Former Marine Corps sniper and double amputee Dylan Gray spoke about his experiences in Iraq and what happens when you have risk-taking “cowboys” on the job. Gray, who was blown up by an IED while on patrol and lost both of his legs, shared the story of a “cowboy” friend who lost his life. When people don’t do their part and fail to follow the rules, they or others can pay the price.
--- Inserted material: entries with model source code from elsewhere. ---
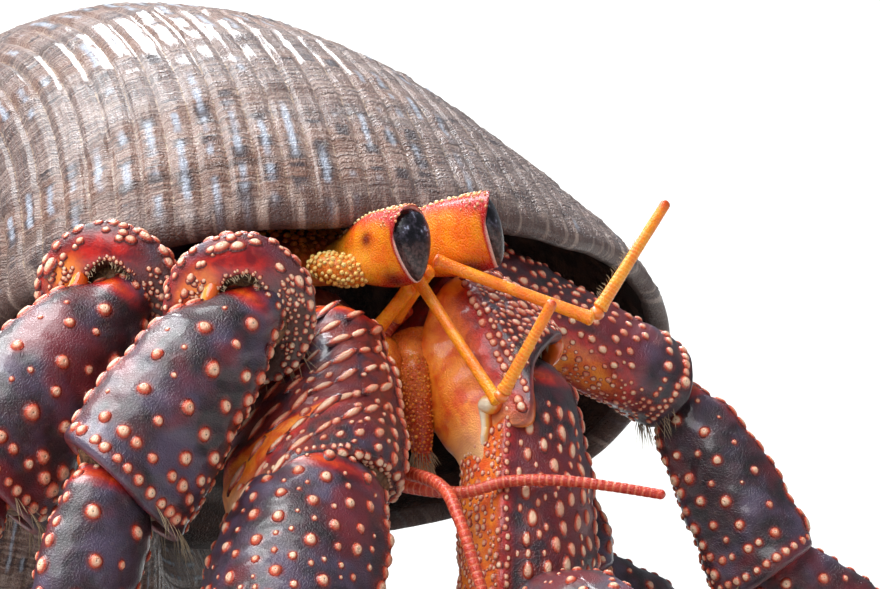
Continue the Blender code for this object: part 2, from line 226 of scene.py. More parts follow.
def closed_mark(field):
    """A mark's values on such a tube: those of the grid, then one for the middle of each fan."""
    return np.concatenate([field.ravel(), field[0, :1], field[-1, :1]])


print("a grid of 3 by 4 points has", len(grid_faces(3, 4)), "faces")

# %% Make pieces
CRAB = bpy.data.collections.new("hermit_crab")
bpy.context.scene.collection.children.link(CRAB)
TINY = 1e-9  # keeps a division by a length safe where two points meet


def piece(name, points, faces, finish, replaces=(), slot=None, marks=None):
    """One mesh piece of the crab, from points in millimetres, that rides with it."""
    mesh = bpy.data.meshes.new(name)
    mesh.vertices.add(len(points))
    mesh.vertices.foreach_set("co", (np.asarray(points) * MM).astype(np.float32).ravel())
    sizes = np.concatenate([np.full(len(part), part.shape[1]) for part in faces])
    corners = np.concatenate([part.ravel() for part in faces])
    mesh.loops.add(len(corners))
    mesh.loops.foreach_set("vertex_index", corners.astype(np.int32))
    mesh.polygons.add(len(sizes))
    mesh.polygons.foreach_set("loop_start", (np.cumsum(sizes) - sizes).astype(np.int32))
    mesh.update(calc_edges=True)
    mesh.shade_smooth()
    for mark, values in (marks or {}).items():
        layer = mesh.attributes.new(mark, "FLOAT", "POINT")
        layer.data.foreach_set("value", np.asarray(values, np.float32).ravel())
    mesh.materials.append(finish)
    made = bpy.data.objects.new(name, mesh)
    CRAB.objects.link(made)
    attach(made, "root")
    if replaces:
        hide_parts(*replaces)
    return made


class Bunch:
    """Many small shapes gathered into one piece."""

    def __init__(self, *marks):
        self.points, self.faces, self.count = [], [], 0
        self.marks = {mark: [] for mark in marks}

    def add(self, points, faces, **marks):
        self.points.append(points)
        self.faces += [part + self.count for part in faces]
        self.count += len(points)
        for mark, values in self.marks.items():
            values.append(np.broadcast_to(marks.get(mark, 0.0), len(points)))

    def make(self, name, finish, **rest):
        marks = {mark: np.concatenate(values) for mark, values in self.marks.items()}
        return piece(name, np.concatenate(self.points), self.faces, finish, marks=marks, **rest)


def outward(grid):
    """The unit normals and the row-wise tangents of a closed grid of points (rows, columns, 3)."""
    along = np.gradient(grid, axis=0)
    normal = np.cross((np.roll(grid, -1, 1) - np.roll(grid, 1, 1)) / 2, along)
    return [way / (np.linalg.norm(way, axis=2, keepdims=True) + TINY) for way in (normal, along)]


print("pieces go into the collection", CRAB.name)

# %% [markdown]
# ## Tools for the finishes
#
# The finishes are procedural, so they hold at any distance and on every side. A few one-line
# helpers keep the node trees readable. Patterns use the object's own coordinates, which here are
# the crab's, so the grain is the same size on every piece.

# %% Short names for shader nodes
def tone(red, green, blue):
    """A colour from the everyday 0-255 scale, as the linear values that shaders take."""
    shares = np.array((red, green, blue)) / 255
    return (*np.where(shares <= 0.04, shares / 12.92, ((shares + 0.055) / 1.055) ** 2.4), 1.0)


class Tree:
    """A node tree with one short call for each kind of node that the finishes use."""

    def __init__(self, tree):
        self.tree = tree

    def add(self, kind, feeds=(), **settings):
        made = self.tree.nodes.new(kind)
        for key, value in settings.items():
            setattr(made, key, value)
        for socket, value in dict(feeds).items():
            self.feed(made.inputs[socket], value)
        return made

    def feed(self, socket, value):
        """Links a socket or sets its plain value; three numbers are a colour on the 0-255 scale."""
        if isinstance(value, bpy.types.NodeSocket):
            self.tree.links.new(value, socket)
            return
        socket.default_value = tone(*value) if isinstance(value, tuple) and len(value) == 3 else value

    def mark(self, name):
        return self.add("ShaderNodeAttribute", attribute_name=name).outputs["Fac"]

    def where(self):
        return self.add("ShaderNodeTexCoord").outputs["Object"]

    def maths(self, kind, first, second=0.0):
        return self.add("ShaderNodeMath", {0: first, 1: second}, operation=kind).outputs[0]

    def times(self, first, second):
        return self.maths("MULTIPLY", first, second)

    def plus(self, first, second):
        return self.maths("ADD", first, second)

    def minus(self, first, second):
        return self.maths("SUBTRACT", first, second)

    def noise(self, place, scale, detail=3.0, roughness=0.55, twist=0.0):
        feeds = {"Vector": place, "Scale": scale, "Detail": detail, "Roughness": roughness,
                 "Distortion": twist}
        return self.add("ShaderNodeTexNoise", feeds).outputs["Fac"]

    def step(self, value, low, high, bottom=0.0, top=1.0):
        """A soft step from bottom to top as value goes from low to high."""
        feeds = {"Value": value, "From Min": low, "From Max": high, "To Min": bottom, "To Max": top}
        return self.add("ShaderNodeMapRange", feeds, interpolation_type="SMOOTHSTEP").outputs["Result"]

    def between(self, value, bottom, top):
        """Turns a value of 0 to 1 into one from bottom to top."""
        return self.step(value, 0.0, 1.0, bottom, top)

    def mix(self, share, first, second):
        """A Mix node; its sockets 0, 6 and 7 are the share and the two colours."""
        feeds = {0: share, 6: first, 7: second}
        return self.add("ShaderNodeMix", feeds, data_type="RGBA", clamp_factor=True).outputs[2]

    def coats(self, colour, *coats):
        """Lays coats over a ground colour, one after the other: each is (where it shows, its colour)."""
        for share, over in coats:
            colour = self.mix(share, colour, over)
        return colour

    def place(self, x, y, z):
        return self.add("ShaderNodeCombineXYZ", {"X": x, "Y": y, "Z": z}).outputs["Vector"]


print("a warm grey is", np.round(tone(128, 120, 110), 3), "in linear light")

# %% Start a finish or a group
def new_finish(name, rough, coat=(), soft=(), **more):
    """A new material's tree: coat is a clear coat's weight and roughness, soft is how much light sinks
    in and how deep in metres, and more names other sockets of its Principled shader."""
    made = bpy.data.materials.new(name)
    made.use_nodes = True
    tree = Tree(made.node_tree)
    tree.made, tree.shader = made, made.node_tree.nodes["Principled BSDF"]
    values = {"Roughness": rough, **more, **dict(zip(("Coat_Weight", "Coat_Roughness"), coat)),
              **dict(zip(("Subsurface_Weight", "Subsurface_Scale"), soft))}
    for socket, value in values.items():
        tree.shader.inputs[socket.replace("_", " ")].default_value = value
    return tree


def new_group(name, inputs, outputs):
    """An empty shader group with float inputs and outputs, and its inner nodes."""
    group = bpy.data.node_groups.new(name, "ShaderNodeTree")
    for socket, value in inputs.items():
        made = group.interface.new_socket(socket, in_out="INPUT", socket_type="NodeSocketFloat")
        made.default_value = value
    for socket in outputs:
        group.interface.new_socket(socket, in_out="OUTPUT", socket_type="NodeSocketFloat")
    tree = Tree(group)
    return group, tree, tree.add("NodeGroupInput"), tree.add("NodeGroupOutput")


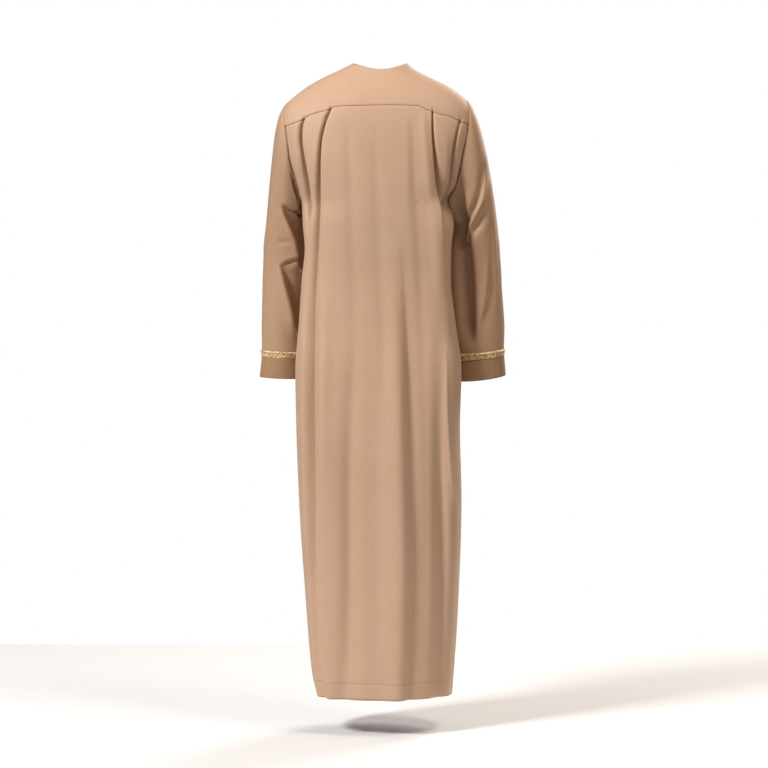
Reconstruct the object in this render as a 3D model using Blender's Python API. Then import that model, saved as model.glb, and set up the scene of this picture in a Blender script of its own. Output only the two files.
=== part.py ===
"""Thobe robe in plain tan cloth, with its worn shape and nobody in it.

The wearer faces +Y, so the back faces -Y, and +Z is up. The origin lies in the middle of the
neck opening, level with its two highest points. Sizes are in millimetres until the meshes are made.
Every panel is a wall of cloth, worked out from sections of the body of the robe and rings of its sleeves.
"""

import math

import bmesh
import bpy
import numpy as np

MM = 0.001

# Cloth and seams
CLOTH = 1.6
SEAM_HALF_GAP = 0.17
LAID_ON_GAP = 0.3
SMALL_STEP = 0.4
SMALL_TURN = 0.2
SMALL_SHARE = 0.01
CUFF_LIFT = 0.4

# Body of the robe: level sections, from the neck down to the hem.
# left and right are half widths, back and front are depths from the middle of the neck, middle is how
# far forward the widest line lies, and the last two say how square the section is (2 is an ellipse).
BODY_COLUMNS = ("height", "left", "right", "back", "front", "middle", "back_square", "front_square")
BODY_ROWS = (
    (0, 66, 64, 46, 50, 2, 2.0, 2.0),
    (-14, 93, 80, 53, 57, 2, 2.0, 2.0),
    (-33, 133, 115, 66, 64, 1, 2.1, 2.0),
    (-61, 180, 170, 86, 74, 0, 2.2, 2.1),
    (-90, 214, 203, 101, 86, -1, 2.35, 2.2),
    (-120, 238, 217, 111, 98, -3, 2.5, 2.3),
    (-156, 248, 223, 118, 109, -4, 2.6, 2.4),
    (-221, 238, 206, 125, 122, -6, 2.7, 2.5),
    (-284, 205, 184, 127, 127, -8, 2.7, 2.4),
    (-334, 184, 171, 126, 127, -12, 2.6, 2.2),
    (-380, 181, 171, 124, 124, -38, 2.6, 1.9),
    (-437, 176, 165, 120, 121, -50, 2.6, 1.8),
    (-508, 183, 164, 116, 120, -50, 2.6, 1.8),
    (-613, 190, 175, 118, 126, -50, 2.7, 1.8),
    (-719, 198, 188, 127, 133, -50, 2.8, 1.8),
    (-850, 196, 185, 137, 138, -42, 2.7, 2.0),
    (-1025, 190, 189, 140, 142, -28, 2.6, 2.2),
    (-1260, 175, 182, 138, 147, -14, 2.5, 2.3),
    (-1424, 161, 172, 137, 150, -8, 2.4, 2.3),
    (-1476, 149, 168, 136, 151, -6, 2.4, 2.3),
)
HEM_HEIGHT = -1476

# Neck opening: how far the edge dips behind and in front
NECK_DIP_BACK = 21
NECK_DIP_FRONT = 75

# Armholes: the loop runs up the back from the armpit, over the shoulder and down the front
ARMPIT_HEIGHT = -334
ARMHOLE_TOP = {"left": -90, "right": -84}
ARMHOLE_BACK_TURN = 19
ARMHOLE_FRONT_TURN = 17

# Yoke: seam across the back, as distance across and height, and its ends on the armhole and the neck
YOKE_SEAM_COLUMNS = ("across", "height")
YOKE_SEAM_ROWS = (
    (-222, -155),
    (-190, -147),
    (-160, -131),
    (-127, -123),
    (-100, -114),
    (0, -113),
    (85, -115),
    (104, -123),
    (136, -134),
    (160, -139),
    (188, -150),
    (204, -155),
)
YOKE_BACK_TURN = 62
YOKE_FRONT_TURN = -50
YOKE_NECK_ANGLE = 125
YOKE_SPOKE_AT_NECK = 62
YOKE_SEAM_TRIES = 12

# Folds in the body of the robe. groove is the depth of a trough along the path, step is how far the
# cloth drops towards the wearer's right as it crosses the path, and width is the fold's half width.
FOLD_COLUMNS = ("height", "across", "groove", "step", "width")
BACK_FOLDS = {
    "pleat_left": (
        (-114, -115, 0, 0, 5),
        (-132, -124, 4, -1, 5),
        (-160, -132, 6, -2, 5),
        (-215, -141, 7, -3, 6),
        (-307, -143, 7, -3, 6),
        (-422, -146, 6, -2, 7),
        (-536, -150, 4, -2, 9),
        (-743, -148, 3, -3, 12),
        (-926, -148, 4, -4, 12),
        (-1060, -156, 5, -4, 12),
        (-1300, -150, 4, -3, 12),
        (-1476, -128, 4, -3, 12),
    ),
    "pleat_right": (
        (-118, 118, 0, 0, 5),
        (-138, 119, 1, 4, 5),
        (-170, 119, 2, 6, 6),
        (-238, 123, 2, 8, 6),
        (-330, 132, 2, 8, 7),
        (-422, 143, 2, 7, 7),
        (-513, 150, 2, 5, 8),
        (-613, 156, 1, 4, 9),
        (-789, 155, -2, 1, 9),
        (-903, 160, -3, 1, 9),
        (-1060, 166, -3, 0, 9),
        (-1300, 160, -2, 0, 9),
        (-1476, 145, -2, 0, 9),
    ),
    "skirt_groove": (
        (-120, 50, 0, 0, 16),
        (-479, 54, 0, 0, 16),
        (-628, 59, 3, -1, 16),
        (-789, 61, 6, -2, 17),
        (-903, 66, 8, -2, 18),
        (-1060, 72, 10, -2, 18),
        (-1200, 71, 10, -2, 19),
        (-1339, 68, 9, -2, 19),
        (-1476, 63, 8, -2, 19),
    ),
    "skirt_left_hollow": (
        (-700, -62, 0, 0, 30),
        (-980, -70, 4, 0, 30),
        (-1155, -70, 5, 0, 28),
        (-1339, -75, 6, 0, 26),
        (-1476, -82, 6, 0, 24),
    ),
    "blade_left": (
        (-150, -60, 0, 0, 30),
        (-230, -50, -2, 0, 34),
        (-330, -30, 2, 0, 34),
        (-420, -10, 3, 0, 34),
        (-520, 10, 0, 0, 34),
    ),
}
FRONT_FOLDS = {
    "front_left_hollow": (
        (-420, -40, 0, 0, 22),
        (-620, -52, 3, 0, 22),
        (-900, -64, 8, 1, 20),
        (-1200, -72, 10, 2, 20),
        (-1476, -70, 8, 2, 20),
    ),
    "front_right_hollow": (
        (-480, 60, 0, 0, 24),
        (-700, 70, 4, 0, 24),
        (-950, 76, 8, -2, 20),
        (-1250, 84, 9, -2, 20),
        (-1476, 86, 8, -2, 20),
    ),
    "front_middle_hollow": (
        (-700, 8, 0, 0, 26),
        (-1000, 10, 4, 0, 24),
        (-1250, 4, 6, 0, 22),
        (-1476, 0, 6, 0, 22),
    ),
}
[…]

SMUD Troubleman Dave Freeman also shared a personal story about the accident that took his arm four years ago. Freeman was trying to make repairs to a T-lug that was broken inside the padmount capacitor cabinet, and didn’t know that this part of the equipment was energized. This accident may have been prevented if he has been properly trained for this piece of equipment. He also spoke about how a life-changing accident doesn’t just impact one individual — it affects family and co-workers as well. Freeman feels fortunate to have received tremendous support from everyone at his company.
The final speaker of the day was Brett Turner of the Peer Volunteer program, a substance abuse assistance program that was developed by Local 1245 and PG&E. Turner emphasized the importance of having those tough conversations when you notice a co-worker who is not fit for duty, because when we say nothing, the consequences can be disastrous.
There were many great discussions throughout the day, and lots of input from safety stewards representing companies all across the 1245 territory. Among the companies represented were Wells Rural Electric, Mount Wheeler Rural Electric, Turlock Irrigation District, Plumas Sierra Rural Electric, City of Redding, SMUD, PG&E, Silicon Valley Power, and City of Lompoc.